Mi posicionamiento no significa que aborrezca dichas fiestas. Al contrario, reconozco −¿y quién no lo haría?− que son de las más originales y vistosas del mundo. Otro cantar es su deriva de los últimos años, gobierne quien gobierne Valencia.

Las Fallas se han descontrolado tanto que se exceden, eso ocurre. Desbordan el calendario (antes abarcaban menos días), apropiándose a su vez de más y más superficie del espacio público, como aquí con los beach clubs. Las carpas de los casales, por ejemplo, han invadido las calles a sus anchas, constituyendo su última conquista territorial.

¿Qué ciudad en su sano juicio puede soportar que su normal rutina diaria se vea interrumpida casi tres semanas? Las Fallas, tal como se desarrollan en la actualidad, infartan el corazón de la ciudad, erosionan la convivencia y quebrantan gravemente la libre circulación de las personas dentro del espacio público, uno de los derechos más básicos y antiguos desde que el hombre empezó a legislar sobre la tierra.

En consecuencia, pues, a mi modo de ver caben solo tres tipos posibles de valencianos ante estas famosas fiestas. Los que las gozan, los que las sufren y los que se ‘exilian’. Yo, con dispensa de San José, me hallo entre estos últimos. ¿Y en qué fecha exacta conviene huir? Justo cuando el humo de las incontables churrerías que asuelan la ciudad, huérfana de alguaciles y de ley, se condensa y llueve aceite de fritanga sobre la cabeza de cualquiera que ose salir a la calle.

En mi cuaderno interior de ‘exiliado’ de las Fallas le debo muchas páginas a Ibiza, isla en la que me retiro y me escondo haciéndome un ovillo de soledades. Al menos durante el disparatado tiempo que mi ciudad, trasmutada en falla gigante con corona de fuegos artificiales, enloquece, trona y grita aplastando el más mínimo brote de silencio. Aun cuando entrada la noche, la luna reclama sosiego a todas las criaturas.

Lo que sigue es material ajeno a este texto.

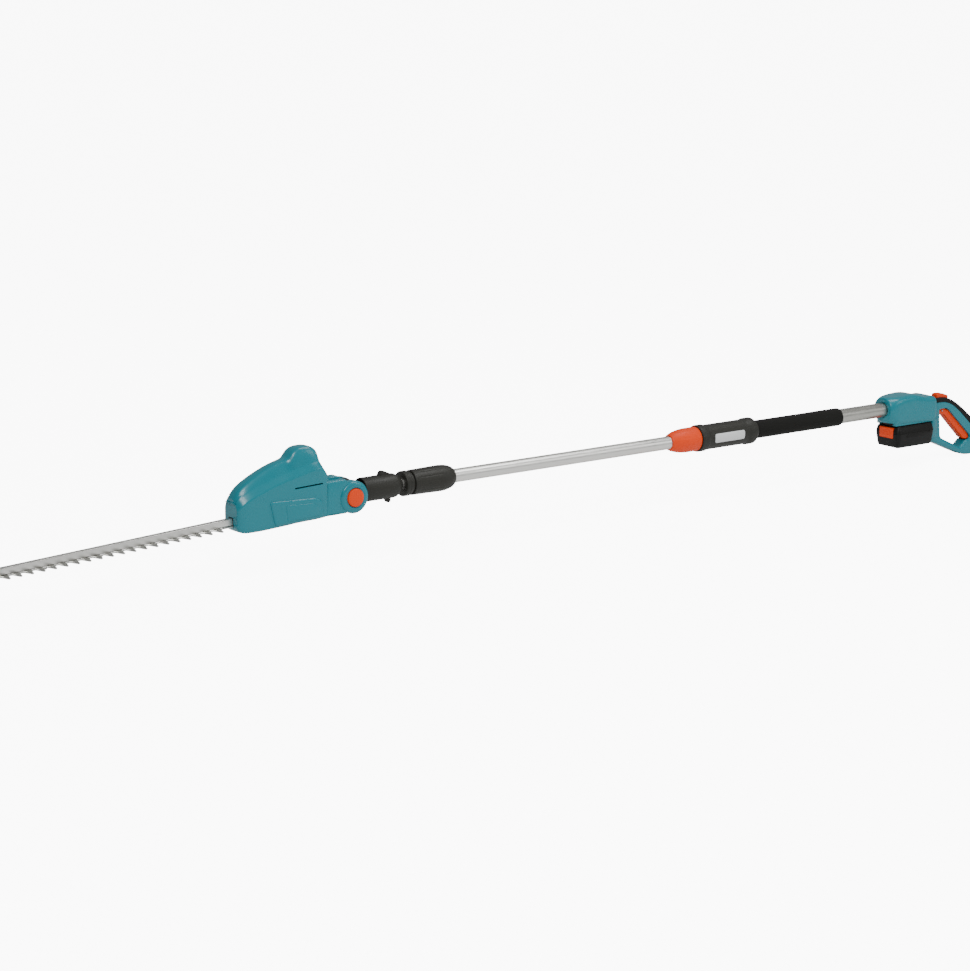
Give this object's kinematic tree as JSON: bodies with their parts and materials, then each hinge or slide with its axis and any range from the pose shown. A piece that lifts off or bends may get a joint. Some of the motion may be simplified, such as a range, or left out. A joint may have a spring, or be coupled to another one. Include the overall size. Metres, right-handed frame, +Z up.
{
  "type": "pole hedge trimmer",
  "caption": "Cordless telescopic pole hedge trimmer: double-sided blade on a tilting gear head, twist-lock pole, foam grip, D-handle and slide-on battery.",
  "frame": {"origin": "centre of the bounding box, at the height of the lowest point, the underside of the D-handle", "axes": "+X along the pole towards the handle, +Z up, -Y the side with the tilt button"},
  "size_m": [2.7962, 0.084, 0.2568],
  "materials": {
    "teal_gloss": "glossy moulded shell",
    "orange_plastic": "satin moulded",
    "charcoal_plastic": "fine matt grain",
    "black_plastic": "fine matt grain",
    "soft_grip": "soft matt overmould",
    "foam": "closed-cell foam",
    "blade_steel": "ground and brushed",
    "plain_steel": "bright",
    "tube_alu": "brushed along the tube",
    "tube_alu_dark": "satin anodised",
    "cast_alu": "as cast",
    "bronze": "sintered",
    "badge": "satin plate",
    "board": "lacquered",
    "cell_wrap": "shrink wrap",
    "contact_brass": "plated"
  },
  "bodies": {
    "rear": {"outer_tube": "tube_alu_dark", "foam_grip": "foam", "clamp_sleeve": "charcoal_plastic", "badge_plate": "badge", "clamp_collet": "black_plastic", "coiled_lead": "black_plastic", "housing_left": "teal_gloss", "housing_right": "teal_gloss", "housing_screws": "plain_steel", "tube_socket": "black_plastic", "control_board": "board", "contact_block": "black_plastic", "switch_unit": "black_plastic", "trigger_pin": "plain_steel", "trigger_spring": "plain_steel", "lock_spring": "plain_steel", "grip_overmould": "soft_grip"},
    "clamp_nut": {"clamp_nut": "orange_plastic"},
    "boom": {"inner_tube": "tube_alu", "tube_collar": "cast_alu", "boom_lead": "black_plastic", "guide_bush": "black_plastic"},
    "coupling_nut": {"coupling_nut": "charcoal_plastic"},
    "arm": {"knuckle_arm": "charcoal_plastic", "front_tube": "tube_alu", "coupling_ring": "charcoal_plastic", "detent_ring": "plain_steel", "thrust_washer": "plain_steel"},
    "head": {"guide_bar": "tube_alu", "blade_screws": "plain_steel", "tip_guard": "black_plastic", "head_shell_left": "teal_gloss", "head_shell_right": "teal_gloss", "head_screws": "plain_steel", "gear_plate": "cast_alu", "gear_post": "plain_steel", "motor_can": "charcoal_plastic", "blade_wiper": "soft_grip", "hub_cap": "teal_gloss", "tilt_spring": "plain_steel", "pivot_pin": "plain_steel"},
    "tilt_button": {"tilt_button": "orange_plastic"},
    "upper_blade": {"upper_blade": "blade_steel"},
    "lower_blade": {"lower_blade": "blade_steel"},
    "crank": {"crank_gear": "plain_steel", "crank_bush": "bronze"},
    "rotor": {"motor_rotor": "plain_steel"},
    "trigger": {"trigger": "orange_plastic"},
    "lock_button": {"lock_button": "orange_plastic"},
    "battery": {"battery_case_upper": "black_plastic", "battery_case_lower": "black_plastic", "battery_cells": "cell_wrap", "battery_terminals": "contact_brass", "battery_spring": "plain_steel"},
    "battery_button": {"battery_button": "orange_plastic"}
  },
  "joints": [
    {"name": "telescope", "type": "slide", "parent": "rear", "child": "boom", "axis": [1, 0, 0], "range_m": [0, 0.5]},
    {"name": "clamp_twist", "type": "hinge", "parent": "rear", "child": "clamp_nut", "pos_m": [0.42106, 0, 0.142], "axis": [1, 0, 0], "range_deg": [0, 90]},
    {"name": "coupling_twist", "type": "hinge", "parent": "boom", "child": "coupling_nut", "pos_m": [-0.27894, 0, 0.142], "axis": [1, 0, 0], "range_deg": [0, 180]},
    {"name": "arm_release", "type": "slide", "parent": "boom", "child": "arm", "axis": [-1, 0, 0], "range_m": [0, 0.06]},
    {"name": "head_tilt", "type": "hinge", "parent": "arm", "child": "head", "pos_m": [-0.50894, 0, 0.137], "axis": [0, 1, 0], "range_deg": [-60, 75]},
    {"name": "tilt_button_push", "type": "slide", "parent": "head", "child": "tilt_button", "axis": [0, 1, 0], "range_m": [0, 0.005], "stiffness_N_per_m": 1200, "springref_m": -0.002},
    {"name": "upper_blade_stroke", "type": "slide", "parent": "head", "child": "upper_blade", "axis": [0.9986, 0, 0.0523], "range_m": [-0.0064, 0.0064]},
    {"name": "lower_blade_stroke", "type": "slide", "parent": "head", "child": "lower_blade", "axis": [0.9986, 0, 0.0523], "range_m": [-0.0064, 0.0064]},
    {"name": "crank_spin", "type": "hinge", "parent": "head", "child": "crank", "pos_m": [-0.64693, 0, 0.1527], "axis": [-0.0523, 0, 0.9986], "continuous": true},
    {"name": "motor_spin", "type": "hinge", "parent": "head", "child": "rotor", "pos_m": [-0.61497, 0, 0.15437], "axis": [-0.0523, 0, 0.9986], "continuous": true},
    {"name": "trigger_pull", "type": "hinge", "parent": "rear", "child": "trigger", "pos_m": [1.24906, 0, 0.12], "axis": [0, -1, 0], "range_deg": [0, 4], "stiffness_Nm_per_rad": 3, "springref_deg": -5.73, "deforming": ["trigger_spring"]},
    {"name": "lock_push", "type": "slide", "parent": "rear", "child": "lock_button", "axis": [0, 0, -1], "range_m": [0, 0.004], "stiffness_N_per_m": 600, "springref_m": -0.002, "deforming": ["lock_spring"]},
    {"name": "battery_slide", "type": "slide", "parent": "rear", "child": "battery", "axis": [-1, 0, 0], "range_m": [0, 0.13]},
    {"name": "battery_button_push", "type": "slide", "parent": "battery", "child": "battery_button", "axis": [1, 0, 0], "range_m": [0, 0.0035], "stiffness_N_per_m": 1200, "springref_m": -0.002}
  ],
  "couplings": [
    {"joint": "lower_blade_stroke", "follows": "upper_blade_stroke", "ratio": -1},
    {"joint": "motor_spin", "follows": "crank_spin", "ratio": -3.5714}
  ]
}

Claro está que yo soy de esos bichos raros que hallan en la soledad el disfrute de los placeres que no requieren de masas humanas para practicarlos. Me declaro en rebeldía a los ruidos y gritos innecesarios, un contumaz insumiso a las Fallas, me temo. Acaso también me excedo y acabo por inyectarme sobredosis de clausura para ponerle rostro a mis propias contradicciones, una galería de inconfesables retratos al verme por fin a solas ante el espejo.

Desde mi guarida en Ibiza sé que también hay otros valencianos cerca escondidos de las Fallas, o de otras cosas, no importa. Los oigo respirar en sus rincones, aprendidos de los escondrijos de las lagartijas pitiusas, sabias en saber ocultarse de todo menos del mar. Un mar este, el ibicenco, que me acoge y me salva de mareas humanas que, en estos precisos momentos, deben de andar desfilando al compás de los tambores de traca.